AIM OF THE TASK:
Output the lines that follow exactly as they are.
────────────────────────────────────────
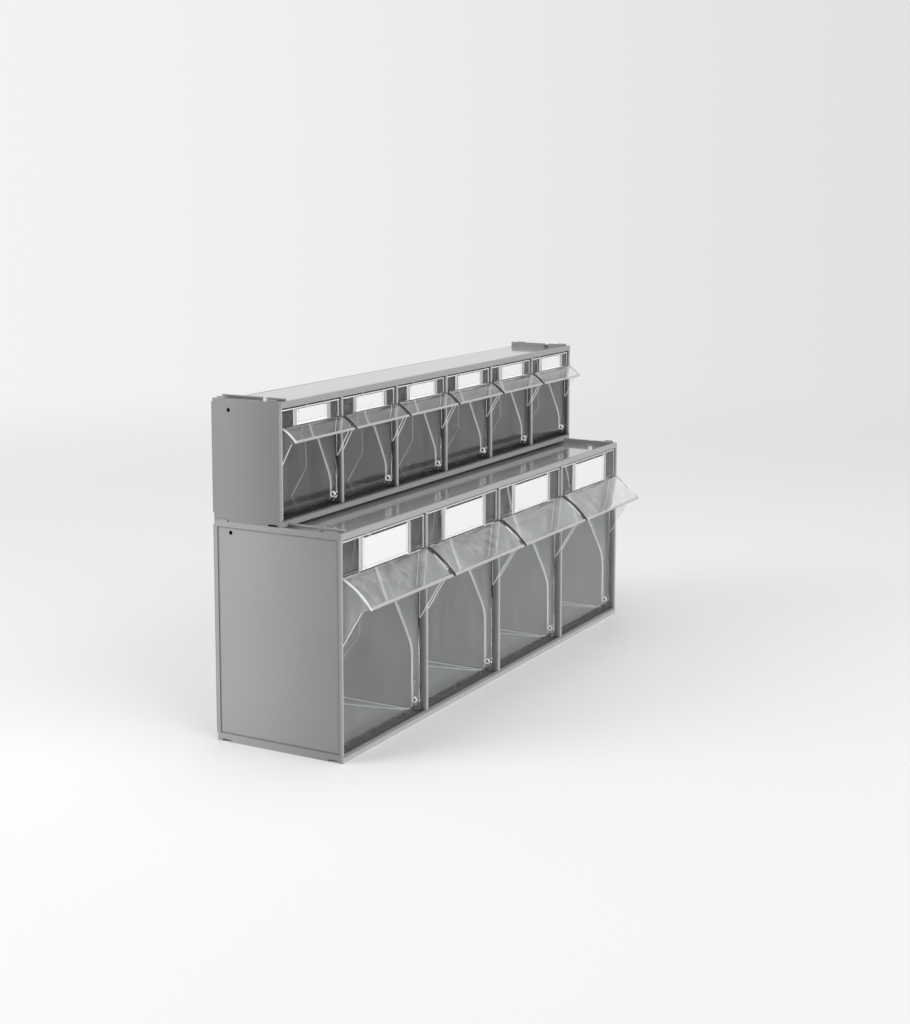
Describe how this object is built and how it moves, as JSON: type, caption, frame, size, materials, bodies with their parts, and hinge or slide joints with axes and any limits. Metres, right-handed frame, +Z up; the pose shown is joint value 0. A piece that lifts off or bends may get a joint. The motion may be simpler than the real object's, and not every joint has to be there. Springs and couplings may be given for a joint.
{
  "type": "parts bin cabinet",
  "caption": "Stacked small-parts cabinet: grey plastic housings with clear tip-out bins that swing forward on pins, each with a curved finger visor and a label pocket.",
  "frame": {"origin": "on the standing surface, under the middle of the whole cabinet's bounding box, visors included", "axes": "+X along the width, to the right as seen from the front; -Y is the front, where the bins tip out; +Z up"},
  "size_m": [0.6, 0.168, 0.3202],
  "materials": {
    "housing": "satin moulded grey",
    "clear_bin": "clear, polished mould",
    "label_card": "white card"
  },
  "bodies": {
    "cabinet": {"lower_housing": "housing", "upper_housing": "housing"},
    "lower_bin_1": {"lower_bin_1": "clear_bin", "lower_label_card_1": "label_card"},
    "lower_bin_2": {"lower_bin_2": "clear_bin", "lower_label_card_2": "label_card"},
    "lower_bin_3": {"lower_bin_3": "clear_bin", "lower_label_card_3": "label_card"},
    "lower_bin_4": {"lower_bin_4": "clear_bin", "lower_label_card_4": "label_card"},
    "upper_bin_1": {"upper_bin_1": "clear_bin", "upper_label_card_1": "label_card"},
    "upper_bin_2": {"upper_bin_2": "clear_bin", "upper_label_card_2": "label_card"},
    "upper_bin_3": {"upper_bin_3": "clear_bin", "upper_label_card_3": "label_card"},
    "upper_bin_4": {"upper_bin_4": "clear_bin", "upper_label_card_4": "label_card"},
    "upper_bin_5": {"upper_bin_5": "clear_bin", "upper_label_card_5": "label_card"},
    "upper_bin_6": {"upper_bin_6": "clear_bin", "upper_label_card_6": "label_card"}
  },
  "joints": [
    {"name": "lower_bin_1_tip", "type": "hinge", "parent": "cabinet", "child": "lower_bin_1", "pos_m": [-0.22387, -0.0422, 0.0173], "axis": [1, 0, 0], "range_deg": [0, 45]},
    {"name": "lower_bin_2_tip", "type": "hinge", "parent": "cabinet", "child": "lower_bin_2", "pos_m": [-0.07462, -0.0422, 0.0173], "axis": [1, 0, 0], "range_deg": [0, 45]},
    {"name": "lower_bin_3_tip", "type": "hinge", "parent": "cabinet", "child": "lower_bin_3", "pos_m": [0.07462, -0.0422, 0.0173], "axis": [1, 0, 0], "range_deg": [0, 45]},
    {"name": "lower_bin_4_tip", "type": "hinge", "parent": "cabinet", "child": "lower_bin_4", "pos_m": [0.22387, -0.0422, 0.0173], "axis": [1, 0, 0], "range_deg": [0, 45]},
    {"name": "upper_bin_1_tip", "type": "hinge", "parent": "cabinet", "child": "upper_bin_1", "pos_m": [-0.24875, 0.0167, 0.2205], "axis": [1, 0, 0], "range_deg": [0, 45]},
    {"name": "upper_bin_2_tip", "type": "hinge", "parent": "cabinet", "child": "upper_bin_2", "pos_m": [-0.14925, 0.0167, 0.2205], "axis": [1, 0, 0], "range_deg": [0, 45]},
    {"name": "upper_bin_3_tip", "type": "hinge", "parent": "cabinet", "child": "upper_bin_3", "pos_m": [-0.04975, 0.0167, 0.2205], "axis": [1, 0, 0], "range_deg": [0, 45]},
    {"name": "upper_bin_4_tip", "type": "hinge", "parent": "cabinet", "child": "upper_bin_4", "pos_m": [0.04975, 0.0167, 0.2205], "axis": [1, 0, 0], "range_deg": [0, 45]},
    {"name": "upper_bin_5_tip", "type": "hinge", "parent": "cabinet", "child": "upper_bin_5", "pos_m": [0.14925, 0.0167, 0.2205], "axis": [1, 0, 0], "range_deg": [0, 45]},
    {"name": "upper_bin_6_tip", "type": "hinge", "parent": "cabinet", "child": "upper_bin_6", "pos_m": [0.24875, 0.0167, 0.2205], "axis": [1, 0, 0], "range_deg": [0, 45]}
  ]
}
────────────────────────────────────────
RESPONSE:
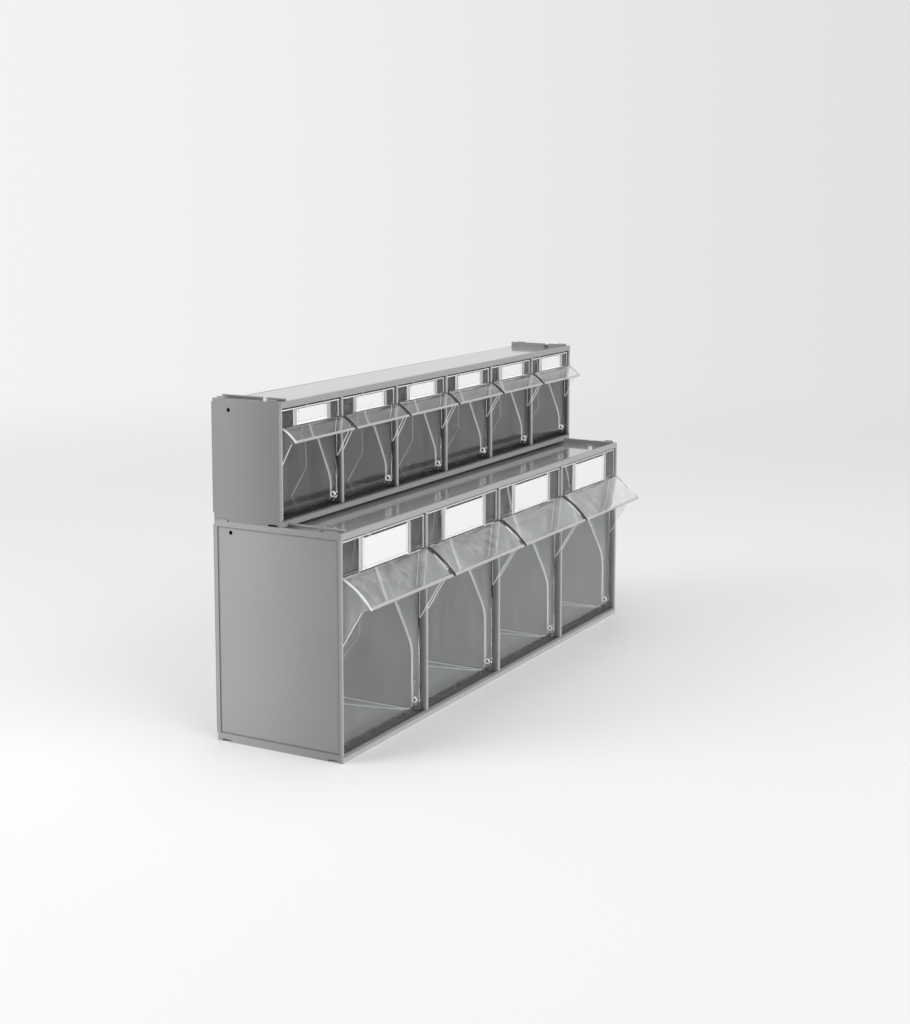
Describe how this object is built and how it moves, as JSON: type, caption, frame, size, materials, bodies with their parts, and hinge or slide joints with axes and any limits. Metres, right-handed frame, +Z up; the pose shown is joint value 0. A piece that lifts off or bends may get a joint. The motion may be simpler than the real object's, and not every joint has to be there. Springs and couplings may be given for a joint.
{
  "type": "parts bin cabinet",
  "caption": "Stacked small-parts cabinet: grey plastic housings with clear tip-out bins that swing forward on pins, each with a curved finger visor and a label pocket.",
  "frame": {"origin": "on the standing surface, under the middle of the whole cabinet's bounding box, visors included", "axes": "+X along the width, to the right as seen from the front; -Y is the front, where the bins tip out; +Z up"},
  "size_m": [0.6, 0.168, 0.3202],
  "materials": {
    "housing": "satin moulded grey",
    "clear_bin": "clear, polished mould",
    "label_card": "white card"
  },
  "bodies": {
    "cabinet": {"lower_housing": "housing", "upper_housing": "housing"},
    "lower_bin_1": {"lower_bin_1": "clear_bin", "lower_label_card_1": "label_card"},
    "lower_bin_2": {"lower_bin_2": "clear_bin", "lower_label_card_2": "label_card"},
    "lower_bin_3": {"lower_bin_3": "clear_bin", "lower_label_card_3": "label_card"},
    "lower_bin_4": {"lower_bin_4": "clear_bin", "lower_label_card_4": "label_card"},
    "upper_bin_1": {"upper_bin_1": "clear_bin", "upper_label_card_1": "label_card"},
    "upper_bin_2": {"upper_bin_2": "clear_bin", "upper_label_card_2": "label_card"},
    "upper_bin_3": {"upper_bin_3": "clear_bin", "upper_label_card_3": "label_card"},
    "upper_bin_4": {"upper_bin_4": "clear_bin", "upper_label_card_4": "label_card"},
    "upper_bin_5": {"upper_bin_5": "clear_bin", "upper_label_card_5": "label_card"},
    "upper_bin_6": {"upper_bin_6": "clear_bin", "upper_label_card_6": "label_card"}
  },
  "joints": [
    {"name": "lower_bin_1_tip", "type": "hinge", "parent": "cabinet", "child": "lower_bin_1", "pos_m": [-0.22387, -0.0422, 0.0173], "axis": [1, 0, 0], "range_deg": [0, 45]},
    {"name": "lower_bin_2_tip", "type": "hinge", "parent": "cabinet", "child": "lower_bin_2", "pos_m": [-0.07462, -0.0422, 0.0173], "axis": [1, 0, 0], "range_deg": [0, 45]},
    {"name": "lower_bin_3_tip", "type": "hinge", "parent": "cabinet", "child": "lower_bin_3", "pos_m": [0.07462, -0.0422, 0.0173], "axis": [1, 0, 0], "range_deg": [0, 45]},
    {"name": "lower_bin_4_tip", "type": "hinge", "parent": "cabinet", "child": "lower_bin_4", "pos_m": [0.22387, -0.0422, 0.0173], "axis": [1, 0, 0], "range_deg": [0, 45]},
    {"name": "upper_bin_1_tip", "type": "hinge", "parent": "cabinet", "child": "upper_bin_1", "pos_m": [-0.24875, 0.0167, 0.2205], "axis": [1, 0, 0], "range_deg": [0, 45]},
    {"name": "upper_bin_2_tip", "type": "hinge", "parent": "cabinet", "child": "upper_bin_2", "pos_m": [-0.14925, 0.0167, 0.2205], "axis": [1, 0, 0], "range_deg": [0, 45]},
    {"name": "upper_bin_3_tip", "type": "hinge", "parent": "cabinet", "child": "upper_bin_3", "pos_m": [-0.04975, 0.0167, 0.2205], "axis": [1, 0, 0], "range_deg": [0, 45]},
    {"name": "upper_bin_4_tip", "type": "hinge", "parent": "cabinet", "child": "upper_bin_4", "pos_m": [0.04975, 0.0167, 0.2205], "axis": [1, 0, 0], "range_deg": [0, 45]},
    {"name": "upper_bin_5_tip", "type": "hinge", "parent": "cabinet", "child": "upper_bin_5", "pos_m": [0.14925, 0.0167, 0.2205], "axis": [1, 0, 0], "range_deg": [0, 45]},
    {"name": "upper_bin_6_tip", "type": "hinge", "parent": "cabinet", "child": "upper_bin_6", "pos_m": [0.24875, 0.0167, 0.2205], "axis": [1, 0, 0], "range_deg": [0, 45]}
  ]
}